- **Supplied data**

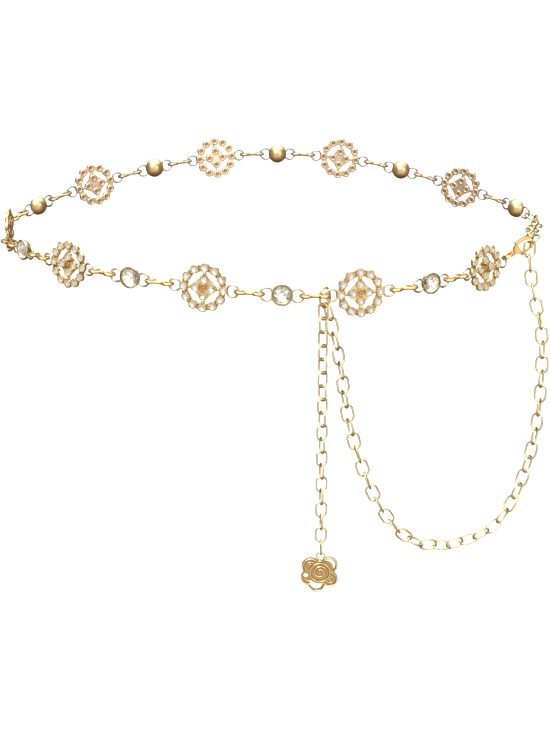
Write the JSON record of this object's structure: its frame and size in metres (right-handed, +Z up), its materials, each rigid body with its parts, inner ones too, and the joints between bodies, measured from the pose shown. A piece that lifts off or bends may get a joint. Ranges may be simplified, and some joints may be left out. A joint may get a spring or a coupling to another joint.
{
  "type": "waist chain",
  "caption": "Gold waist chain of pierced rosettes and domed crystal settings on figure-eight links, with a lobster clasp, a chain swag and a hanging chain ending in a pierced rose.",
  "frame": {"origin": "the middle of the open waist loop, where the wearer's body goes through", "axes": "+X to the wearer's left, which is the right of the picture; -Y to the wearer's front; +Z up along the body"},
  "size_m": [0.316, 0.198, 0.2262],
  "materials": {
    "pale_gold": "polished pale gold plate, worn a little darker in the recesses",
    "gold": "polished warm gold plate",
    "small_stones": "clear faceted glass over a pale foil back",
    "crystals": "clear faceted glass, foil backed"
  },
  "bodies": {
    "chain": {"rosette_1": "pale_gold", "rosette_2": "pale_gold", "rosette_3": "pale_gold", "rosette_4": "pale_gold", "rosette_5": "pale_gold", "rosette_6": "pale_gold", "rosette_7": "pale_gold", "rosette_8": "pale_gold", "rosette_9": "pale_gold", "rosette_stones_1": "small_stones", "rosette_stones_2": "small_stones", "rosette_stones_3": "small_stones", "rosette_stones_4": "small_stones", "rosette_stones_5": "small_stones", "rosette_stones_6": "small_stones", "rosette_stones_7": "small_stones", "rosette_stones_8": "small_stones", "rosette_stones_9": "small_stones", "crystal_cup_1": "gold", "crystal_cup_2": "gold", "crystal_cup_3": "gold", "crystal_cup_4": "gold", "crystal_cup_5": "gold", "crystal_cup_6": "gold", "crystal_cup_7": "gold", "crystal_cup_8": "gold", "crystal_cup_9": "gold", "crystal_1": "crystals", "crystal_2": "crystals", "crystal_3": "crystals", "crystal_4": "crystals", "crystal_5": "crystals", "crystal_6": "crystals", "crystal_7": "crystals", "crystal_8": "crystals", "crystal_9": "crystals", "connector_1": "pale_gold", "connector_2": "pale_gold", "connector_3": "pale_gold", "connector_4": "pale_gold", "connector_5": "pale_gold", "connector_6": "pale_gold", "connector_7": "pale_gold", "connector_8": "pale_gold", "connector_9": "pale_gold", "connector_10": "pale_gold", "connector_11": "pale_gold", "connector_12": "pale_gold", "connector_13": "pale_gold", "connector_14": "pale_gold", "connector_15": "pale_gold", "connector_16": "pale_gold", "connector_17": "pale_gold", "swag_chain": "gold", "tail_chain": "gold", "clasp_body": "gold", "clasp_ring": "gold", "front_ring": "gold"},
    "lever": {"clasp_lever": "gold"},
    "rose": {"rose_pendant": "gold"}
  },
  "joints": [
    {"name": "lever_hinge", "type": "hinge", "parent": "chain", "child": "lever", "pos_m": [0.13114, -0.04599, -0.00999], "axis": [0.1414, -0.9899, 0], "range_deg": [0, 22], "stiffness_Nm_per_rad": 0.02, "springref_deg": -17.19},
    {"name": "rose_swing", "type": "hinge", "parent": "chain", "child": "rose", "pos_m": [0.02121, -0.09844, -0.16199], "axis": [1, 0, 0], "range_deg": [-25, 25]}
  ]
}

- **What to do**
From the data above, extract every line in its exact form.

- **Problem solution**
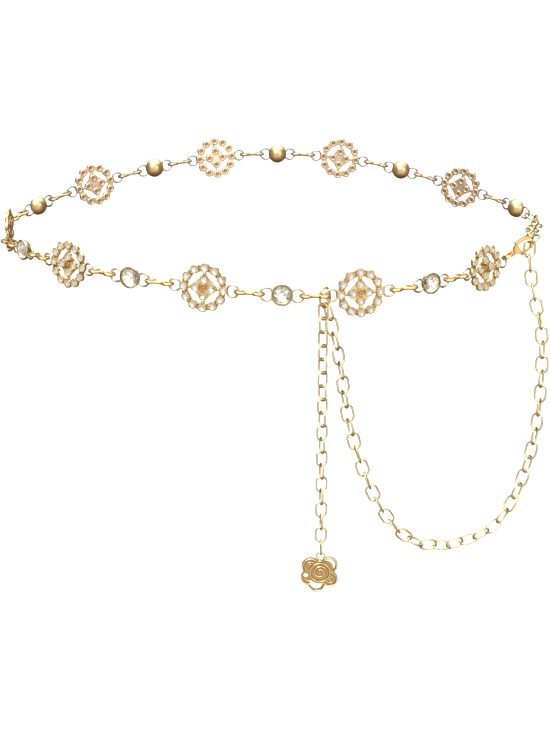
Write the JSON record of this object's structure: its frame and size in metres (right-handed, +Z up), its materials, each rigid body with its parts, inner ones too, and the joints between bodies, measured from the pose shown. A piece that lifts off or bends may get a joint. Ranges may be simplified, and some joints may be left out. A joint may get a spring or a coupling to another joint.
{
  "type": "waist chain",
  "caption": "Gold waist chain of pierced rosettes and domed crystal settings on figure-eight links, with a lobster clasp, a chain swag and a hanging chain ending in a pierced rose.",
  "frame": {"origin": "the middle of the open waist loop, where the wearer's body goes through", "axes": "+X to the wearer's left, which is the right of the picture; -Y to the wearer's front; +Z up along the body"},
  "size_m": [0.316, 0.198, 0.2262],
  "materials": {
    "pale_gold": "polished pale gold plate, worn a little darker in the recesses",
    "gold": "polished warm gold plate",
    "small_stones": "clear faceted glass over a pale foil back",
    "crystals": "clear faceted glass, foil backed"
  },
  "bodies": {
    "chain": {"rosette_1": "pale_gold", "rosette_2": "pale_gold", "rosette_3": "pale_gold", "rosette_4": "pale_gold", "rosette_5": "pale_gold", "rosette_6": "pale_gold", "rosette_7": "pale_gold", "rosette_8": "pale_gold", "rosette_9": "pale_gold", "rosette_stones_1": "small_stones", "rosette_stones_2": "small_stones", "rosette_stones_3": "small_stones", "rosette_stones_4": "small_stones", "rosette_stones_5": "small_stones", "rosette_stones_6": "small_stones", "rosette_stones_7": "small_stones", "rosette_stones_8": "small_stones", "rosette_stones_9": "small_stones", "crystal_cup_1": "gold", "crystal_cup_2": "gold", "crystal_cup_3": "gold", "crystal_cup_4": "gold", "crystal_cup_5": "gold", "crystal_cup_6": "gold", "crystal_cup_7": "gold", "crystal_cup_8": "gold", "crystal_cup_9": "gold", "crystal_1": "crystals", "crystal_2": "crystals", "crystal_3": "crystals", "crystal_4": "crystals", "crystal_5": "crystals", "crystal_6": "crystals", "crystal_7": "crystals", "crystal_8": "crystals", "crystal_9": "crystals", "connector_1": "pale_gold", "connector_2": "pale_gold", "connector_3": "pale_gold", "connector_4": "pale_gold", "connector_5": "pale_gold", "connector_6": "pale_gold", "connector_7": "pale_gold", "connector_8": "pale_gold", "connector_9": "pale_gold", "connector_10": "pale_gold", "connector_11": "pale_gold", "connector_12": "pale_gold", "connector_13": "pale_gold", "connector_14": "pale_gold", "connector_15": "pale_gold", "connector_16": "pale_gold", "connector_17": "pale_gold", "swag_chain": "gold", "tail_chain": "gold", "clasp_body": "gold", "clasp_ring": "gold", "front_ring": "gold"},
    "lever": {"clasp_lever": "gold"},
    "rose": {"rose_pendant": "gold"}
  },
  "joints": [
    {"name": "lever_hinge", "type": "hinge", "parent": "chain", "child": "lever", "pos_m": [0.13114, -0.04599, -0.00999], "axis": [0.1414, -0.9899, 0], "range_deg": [0, 22], "stiffness_Nm_per_rad": 0.02, "springref_deg": -17.19},
    {"name": "rose_swing", "type": "hinge", "parent": "chain", "child": "rose", "pos_m": [0.02121, -0.09844, -0.16199], "axis": [1, 0, 0], "range_deg": [-25, 25]}
  ]
}